Sources in the government of Sindh and others privy to the Central Police Office told Dawn that the three-member police investigation team had formally sent its report to the IG Sindh office.

Former Sindh IG Azhar A. Farooqui had initiated the probe after the BoR’s offices were reduced to ashes.

“The team conducted a thorough inquiry and frequently visited the site in the days after the fire to ascertain the facts and gather eyewitness accounts,” said a source close to the investigation process, which concluded last week. “The team also sent samples of destroyed documents and other objects to a chemical laboratory in order to establish the nature and cause of the fire. The results of these tests further strengthened the suspicion that the fire was caused by arson.” According to the source, the team’s findings suggested that a ground-floor room was set ablaze first, after which the fire enveloped the whole structure within a few minutes and destroyed over a dozen rooms in the building, nearly all of which contained files and documents.

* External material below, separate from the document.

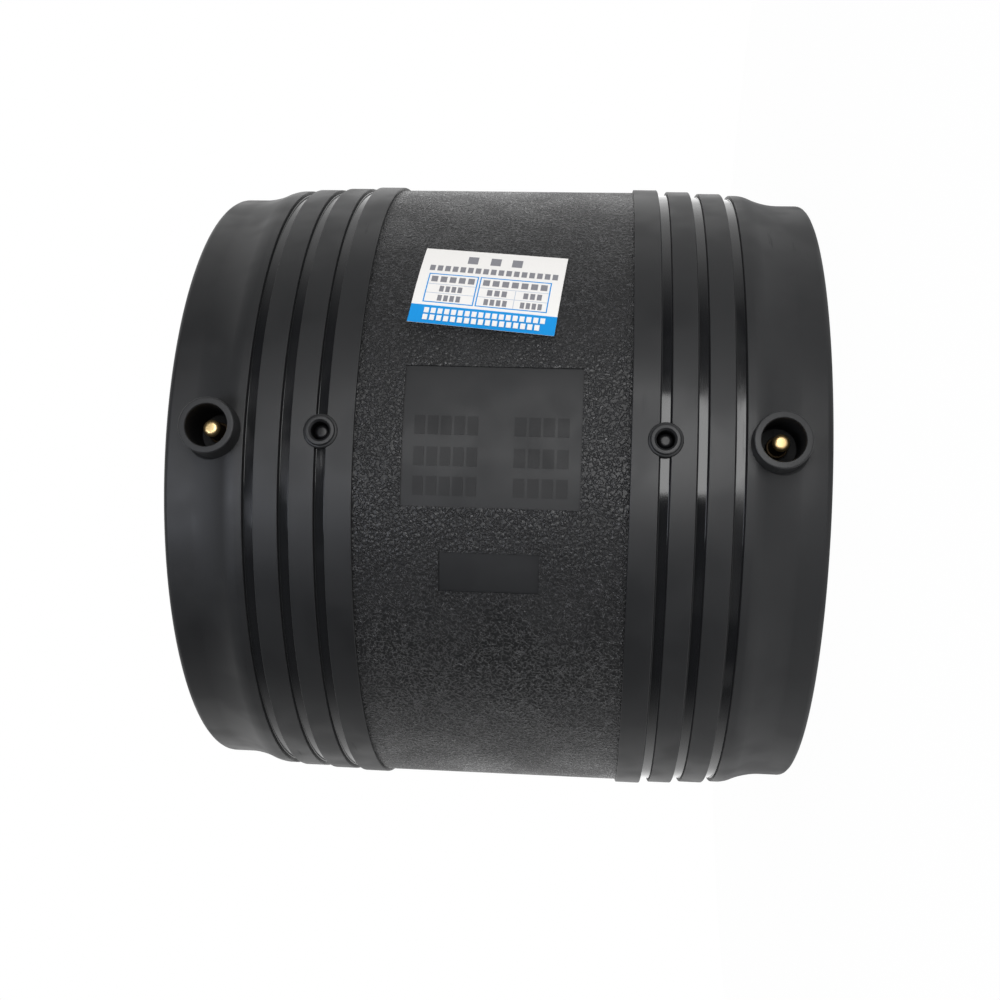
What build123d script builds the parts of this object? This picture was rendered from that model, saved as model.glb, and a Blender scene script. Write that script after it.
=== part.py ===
from build123d import *
import os

os.makedirs("parts", exist_ok=True)

# A polyethylene electrofusion coupler that joins two 160 mm pipes end to end.
# It stands on its lower mouth with its axis on Z, and its two terminals face minus Y.
# All sizes are in millimetres. Distances "from the middle" run along the axis.

# Overall sizes
length = 184.0
bore_d = 161.2
mouth_chamfer = 1.5
end_chamfer = 2.0

# Outside of the barrel, from the middle out to the mouths, with its walls measured from the bore
band_wall = 18.3
band_half = 37.6
first_ridge_height = 0.9
ridge_drop = 0.5
shoulder_at = 72.6
slope_length = 6.4
end_wall = 14.6

# Grooves at each side, between the band and the shoulder
groove_count = 3
groove_pitch = 10.1
first_groove_at = 46.8
groove_width = 3.2
groove_floor = 2.2
groove_depth = 1.7

# Heating coil: a covered wire wound through both sockets as one sleeve, flush with the bore
coil_wall = 1.3
coil_half = 66.0
lead_width = 1.6
lead_depth = 2.4
lead_overlap = 2.0

# Terminals: a shroud moulded on the barrel, with a brass pin in it
terminal_at = 77.2
shroud_height = 9.8
shroud_d = 15.6
shroud_bore_d = 11.6
shroud_depth = 15.6
shroud_root_d = 17.4
shroud_root_height = 2.0
pin_d = 4.7
pin_below_rim = 4.5
pin_tip_chamfer = 1.1
pin_root_d = 6.0
pin_collar_height = 2.6

# Fusion indicators: a well with a collar on the first groove, and a peg over the coil
well_height = 1.2
well_d = 8.2
well_root_d = 9.6
well_root_height = 1.2
well_bore_d = 5.0
peg_d = 4.4
peg_below_rim = 2.6
peg_gap_to_coil = 1.2

# Recessed plates moulded into the front of the band, by angle from the front
plate_depth = 0.5
plate_half_width = 24.5
plate_low_angle = -11.4
plate_high_angle = 11.4
date_plate_half_width = 13.8
date_plate_low_angle = -25.1
date_plate_high_angle = -18.6

# Label stuck on the band beside the larger plate, its upper end turned away from the plate
label_width = 41.5
label_height = 29.2
label_thickness = 0.15
label_angle = 26.4
label_from_middle = 3.4
label_tilt = 5.5

# Sizes that follow from the ones above
middle = length / 2
bore_r = bore_d / 2
band_r = bore_r + band_wall
first_ridge_r = band_r + first_ridge_height
end_r = bore_r + end_wall
lead_top = bore_r + lead_depth
lead_end = terminal_at + pin_root_d / 2
shroud_rim = end_r + shroud_height
shroud_floor = shroud_rim - shroud_depth
shroud_bore_r = shroud_bore_d / 2
pin_tip = shroud_rim - pin_below_rim
well_rim = first_ridge_r + well_height
peg_foot = bore_r + coil_wall + peg_gap_to_coil
peg_tip = well_rim - peg_below_rim
sides = {"lower": -1, "upper": 1}


def turned_on_front(height, outline):
    """Solid turned about a line out of the front, from its (radius, distance from Z) outline."""
    front_plane = Plane(origin=(0, 0, height), x_dir=(0, 0, 1), z_dir=(1, 0, 0))
    with BuildPart() as turned:
        with BuildSketch(front_plane):
            with BuildLine():
                Polyline(*outline, close=True)
            make_face()
        revolve(axis=Axis((0, 0, height), (0, -1, 0)))
    return turned.part


# Heating coil: the winding, with a straight lead from each end of it to a terminal pin
with BuildPart() as heating_coil:
    with BuildSketch(Plane.XY.offset(middle)):
        Circle(bore_r + coil_wall)
        Circle(bore_r, mode=Mode.SUBTRACT)
    extrude(amount=coil_half, both=True)
    lead_length = lead_end - coil_half + lead_overlap
    for side in sides.values():
        lead_middle = middle + side * (lead_end - lead_length / 2)
        with Locations((0, lead_width / 2 - lead_top, lead_middle)):
            Box(lead_width, lead_width, lead_length)
heating_coil.part.label = "heating_coil"

# Terminal pins: a stout root that stands on the lead, then the contact inside the shroud
pins = {}
for name, side in sides.items():
    pin_outline = [
        (0, lead_top),
        (pin_root_d / 2, lead_top),
        (pin_root_d / 2, shroud_floor + pin_collar_height),
        (pin_d / 2, shroud_floor + pin_collar_height),
        (pin_d / 2, pin_tip - pin_tip_chamfer),
        (pin_d / 2 - pin_tip_chamfer, pin_tip),
        (0, pin_tip),
    ]
    pins[name] = turned_on_front(middle + side * terminal_at, pin_outline)
    pins[name].label = f"{name}_terminal_pin"

# Fusion indicator pegs: each stands on the floor of its well, over the coil
pegs = {}
for name, side in sides.items():
    peg_outline = [
        (0, peg_foot),
        (peg_d / 2, peg_foot),
        (peg_d / 2, peg_tip),
        (0, peg_tip),
    ]
    pegs[name] = turned_on_front(middle + side * first_groove_at, peg_outline)
    pegs[name].label = f"{name}_fusion_indicator"

# Outline of the grooves, each between a ridge and the next, lower one
groove_outline = []
for number in range(groove_count):
    groove_at = first_groove_at + number * groove_pitch
    ridge_r = first_ridge_r - number * ridge_drop
    floor_r = ridge_r - groove_depth
    groove_outline += [
        (ridge_r, groove_at - groove_width / 2),
        (floor_r, groove_at - groove_floor / 2),
        (floor_r, groove_at + groove_floor / 2),
        (ridge_r - ridge_drop, groove_at + groove_width / 2),
    ]
last_ridge_r = first_ridge_r - groove_count * ridge_drop

# Coupler body: one moulding of barrel, grooves, shrouds, wells and recessed plates
with BuildPart() as coupler_body:
    side_plane = Plane(origin=(0, 0, middle), x_dir=(1, 0, 0), z_dir=(0, -1, 0))
    with BuildSketch(side_plane):
        with BuildLine():
            Polyline(
                (bore_r, 0),
                (band_r, 0),
                (band_r, band_half),
                (first_ridge_r, band_half),
                *groove_outline,
                (last_ridge_r, shoulder_at),
                (end_r, shoulder_at + slope_length),
                (end_r, middle - end_chamfer),
                (end_r - end_chamfer, middle),
                (bore_r + mouth_chamfer, middle),
                (bore_r, middle - mouth_chamfer),
                close=True,
            )
        make_face()
        mirror(about=Plane.XZ)
    revolve(axis=Axis.Z)

    # Recessed plates in the front of the band
    plates = [
        (plate_half_width, plate_low_angle, plate_high_angle),
        (date_plate_half_width, date_plate_low_angle, date_plate_high_angle),
    ]
    for half_width, low_angle, high_angle in plates:
        start, span = low_angle - 90, high_angle - low_angle
        with BuildSketch(Plane.XY.offset(middle)):
            with BuildLine():
                plate_floor = CenterArc((0, 0), band_r - plate_depth, start, span)
                plate_top = CenterArc((0, 0), band_r + plate_depth, start, span)
                Line(plate_floor @ 0, plate_top @ 0)
                Line(plate_floor @ 1, plate_top @ 1)
            make_face()
        extrude(amount=half_width, both=True, mode=Mode.SUBTRACT)

    for name, side in sides.items():
        # Shroud round the terminal, with a flared root
        shroud_outline = [
            (0, shroud_floor),
            (shroud_root_d / 2, shroud_floor),
            (shroud_root_d / 2, end_r),
            (shroud_d / 2, end_r + shroud_root_height),
            (shroud_d / 2, shroud_rim),
            (0, shroud_rim),
        ]
        shroud_hollow = [
            (0, shroud_floor),
            (shroud_bore_r, shroud_floor),
            (shroud_bore_r, shroud_rim),
            (0, shroud_rim),
        ]
        terminal_height = middle + side * terminal_at
        add(turned_on_front(terminal_height, shroud_outline))
        add(turned_on_front(terminal_height, shroud_hollow), mode=Mode.SUBTRACT)
        add(pins[name], mode=Mode.SUBTRACT)

        # Collar of the indicator's well, which stops the groove on both sides
        well_outline = [
            (0, peg_foot),
            (well_root_d / 2, peg_foot),
            (well_root_d / 2, well_rim - well_root_height),
            (well_d / 2, well_rim),
            (0, well_rim),
        ]
        well_hollow = [
            (0, peg_foot),
            (well_bore_d / 2, peg_foot),
            (well_bore_d / 2, well_rim),
            (0, well_rim),
        ]
        well_height = middle + side * first_groove_at
        add(turned_on_front(well_height, well_outline))
        add(turned_on_front(well_height, well_hollow), mode=Mode.SUBTRACT)
    add(heating_coil.part, mode=Mode.SUBTRACT)
coupler_body.part.label = "coupler_body"

# Label: a thin sheet that follows the band
label_z = middle + label_from_middle
label_plane = Plane(origin=(0, 0, label_z), x_dir=(0, 0, 1), z_dir=(0, -1, 0))
with BuildPart() as label:
    with BuildSketch(Plane.XY.offset(label_z)):
        Circle(band_r + label_thickness)
        Circle(band_r, mode=Mode.SUBTRACT)
    extrude(amount=label_width, both=True)
    with BuildSketch(label_plane.rotated((0, 0, label_angle))):
        Rectangle(label_width, label_height, rotation=-label_tilt)
    extrude(amount=band_r + label_height, mode=Mode.INTERSECT)
label.part.label = "label"

finished = [coupler_body.part, heating_coil.part, label.part, *pins.values(), *pegs.values()]
for piece in finished:
    export_step(piece, f"parts/{piece.label}.step")
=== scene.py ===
"""Looks of the electrofusion coupler: its moulding, winding, contacts, pegs and label."""

import logging
import math
from collections.abc import Callable, Iterator
from contextlib import contextmanager
from dataclasses import dataclass
from enum import Enum
from functools import cached_property

import bmesh
import bpy
from bpy.types import Material, Node, NodeSocket, NodeTree, Object
from mathutils import Euler, Matrix, Vector


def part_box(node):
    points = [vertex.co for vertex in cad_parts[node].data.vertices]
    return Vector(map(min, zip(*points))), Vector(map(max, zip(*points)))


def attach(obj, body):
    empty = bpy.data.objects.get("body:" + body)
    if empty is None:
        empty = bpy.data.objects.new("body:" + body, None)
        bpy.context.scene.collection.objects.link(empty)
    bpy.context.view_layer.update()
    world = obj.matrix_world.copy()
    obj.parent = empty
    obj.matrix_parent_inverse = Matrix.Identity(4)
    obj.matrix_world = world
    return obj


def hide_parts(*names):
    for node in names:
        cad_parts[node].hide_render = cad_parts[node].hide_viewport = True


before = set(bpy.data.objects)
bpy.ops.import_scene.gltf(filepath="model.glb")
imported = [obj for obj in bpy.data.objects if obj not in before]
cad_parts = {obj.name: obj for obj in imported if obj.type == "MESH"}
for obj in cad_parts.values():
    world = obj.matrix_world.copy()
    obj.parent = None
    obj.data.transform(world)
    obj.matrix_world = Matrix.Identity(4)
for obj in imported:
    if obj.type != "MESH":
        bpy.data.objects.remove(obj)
bpy.ops.object.select_all(action="DESELECT")
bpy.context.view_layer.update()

LOG = logging.getLogger("coupler")
MM = 0.001
FULL_TURN = 2 * math.pi
BODY = "root"
SAME_PLACE = 1e-6
SIDES = ("lower", "upper")

Pair = tuple[float, float]
Triple = tuple[float, float, float]
Test = Callable[[Vector, Vector], bool]


class Kind(Enum):
    """The kind of mesh element that a selection picks."""

    CORNERS = "VERT"
    FACES = "FACE"


class Join(Enum):
    """How one closed mesh is combined with another."""

    ADD = "UNION"
    CUT = "DIFFERENCE"


@dataclass(frozen=True)
class Corner:
    """One corner of a turned outline, in millimetres.

    A corner with a rounding is replaced by a curve that starts that far from it.
    """

    radius: float
    height: float
    rounding: float = 0.0
    steps: int = 3

    @property
    def place(self) -> Vector:
        """Place in the plane of the outline, in metres."""
        return Vector((self.radius, 0, self.height)) * MM

    def mirrored(self) -> "Corner":
        """The same corner on the other side of height zero."""
        return Corner(self.radius, -self.height, self.rounding, self.steps)


def choose(*pieces: Object) -> None:
    """Selects some objects and nothing else, and makes the first one active.

    Args:
        pieces: Objects to select.
    """
    bpy.ops.object.select_all(action="DESELECT")
    for piece in pieces:
        piece.select_set(True)
    bpy.context.view_layer.objects.active = pieces[0]


def named(piece: Object, name: str) -> Object:
    """Names an object and its mesh, and hands the object back."""
    piece.name = piece.data.name = name
    return piece


@contextmanager
def editing(piece: Object) -> Iterator[None]:
    """Holds a piece in edit mode.

    Args:
        piece: Object to edit.

    Yields:
        Nothing; the piece is in edit mode until the block ends.
    """
    choose(piece)
    bpy.ops.object.mode_set(mode="EDIT")
    try:
        yield
    finally:
        bpy.ops.object.mode_set(mode="OBJECT")


def pick(piece: Object, kind: Kind, test: Test) -> int:
    """Selects the elements of the edited piece that pass a test, and nothing else.

    Args:
        piece: Object in edit mode.
        kind: Kind of element to select.
        test: Takes the place, in millimetres, and the normal of an element.

    Returns:
        Number of selected elements.
    """
    bpy.ops.mesh.select_mode(type=kind.value)
    bpy.ops.mesh.select_all(action="DESELECT")
    mesh = bmesh.from_edit_mesh(piece.data)
    if kind is Kind.CORNERS:
        elements = [(corner, corner.co) for corner in mesh.verts]
    else:
        elements = [(face, face.calc_center_median()) for face in mesh.faces]
    picked = [element for element, place in elements if test(place / MM, element.normal)]
    for element in picked:
        element.select_set(True)
    mesh.select_flush_mode()
    bmesh.update_edit_mesh(piece.data)
    return len(picked)


def tidy_mesh() -> None:
    """Merges doubled corners of the edited piece and turns its faces outwards."""
    bpy.ops.mesh.select_all(action="SELECT")
    bpy.ops.mesh.remove_doubles(threshold=SAME_PLACE)
    bpy.ops.mesh.normals_make_consistent(inside=False)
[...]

“As investigated by the police, the fire travelled from the ground to the first floor and severely damaged the roofs of rooms on both floors,” he told Dawn. “Another significant report came from an electricity inspector who ruled out a short circuit as the reason behind the fire, further supporting the conclusions drawn by the police.”

Grounds for suspicion

The findings are unlikely to surprise the relevant authorities and institutions. Right from March 20, when the fire at the Sindh Secretariat wrecked the offices of the provincial Board of Revenue, arson was suspected as the most likely cause. The suspicion was grounded in the fact that the fire coincided with the beginning of two days of provincial holidays granted on account of Eid Milad-un-Nabi (PBUH).

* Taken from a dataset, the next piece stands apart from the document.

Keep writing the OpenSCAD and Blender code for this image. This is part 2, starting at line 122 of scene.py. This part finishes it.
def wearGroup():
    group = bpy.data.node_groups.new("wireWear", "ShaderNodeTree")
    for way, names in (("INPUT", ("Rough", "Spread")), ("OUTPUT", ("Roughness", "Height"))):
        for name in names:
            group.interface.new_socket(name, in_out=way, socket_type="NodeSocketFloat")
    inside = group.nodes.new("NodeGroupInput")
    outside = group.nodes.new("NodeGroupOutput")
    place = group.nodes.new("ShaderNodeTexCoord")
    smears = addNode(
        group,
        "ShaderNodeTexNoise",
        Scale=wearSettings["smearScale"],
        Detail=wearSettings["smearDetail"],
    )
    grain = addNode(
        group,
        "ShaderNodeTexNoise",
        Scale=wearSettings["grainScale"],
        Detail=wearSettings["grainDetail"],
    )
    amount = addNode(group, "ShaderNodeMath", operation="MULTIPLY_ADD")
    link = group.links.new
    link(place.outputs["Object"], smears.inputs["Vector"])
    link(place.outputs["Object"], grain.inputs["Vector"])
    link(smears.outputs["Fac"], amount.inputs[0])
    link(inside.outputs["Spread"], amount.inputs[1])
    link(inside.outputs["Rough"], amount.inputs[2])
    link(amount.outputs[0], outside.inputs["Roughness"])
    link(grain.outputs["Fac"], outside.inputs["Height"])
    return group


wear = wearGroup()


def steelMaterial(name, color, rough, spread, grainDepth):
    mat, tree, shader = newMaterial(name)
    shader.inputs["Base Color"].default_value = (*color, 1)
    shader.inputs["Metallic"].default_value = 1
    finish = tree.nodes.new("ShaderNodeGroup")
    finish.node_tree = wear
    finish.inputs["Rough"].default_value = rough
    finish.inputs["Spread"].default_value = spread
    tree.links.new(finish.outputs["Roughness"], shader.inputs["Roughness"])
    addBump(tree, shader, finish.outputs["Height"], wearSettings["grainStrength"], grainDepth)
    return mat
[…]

Further investigations implied that it was no coincidence that recent fires at government buildings in the city, such as the PNSC and the Radio Pakistan buildings, had occurred on holidays.

In the case of the Board of Revenue, said sources, the series of events during the past few years made it likely that investigators would suspect arson.

“In 2005, a private company was assigned the task of computerising the province’s land records and undertaking a survey of Karachi. But it was scrapped just a few months after being initiated, following a dispute within the then ruling coalition,” said the source. “This history strengthened the suspicions of the police investigators who said that they had reason to believe that the fire was caused by an act of arson.”

The conclusions drawn by the investigation team, however, do not imply that the provincial authorities will necessarily take action on the basis of the report.

“The police team was constituted by the IG Sindh on his own initiative,” the source told Dawn. “It was tasked with looking into the incident and ascertaining whether a criminal element was involved. But the government of Sindh, under the belief that the police investigation would be limited, set up a parallel investigation committee by initiating its own inquiry through an independent committee, established under the orders of the caretaker chief minister and comprising senior officials of the provincial government, including members from the Board of revenue.”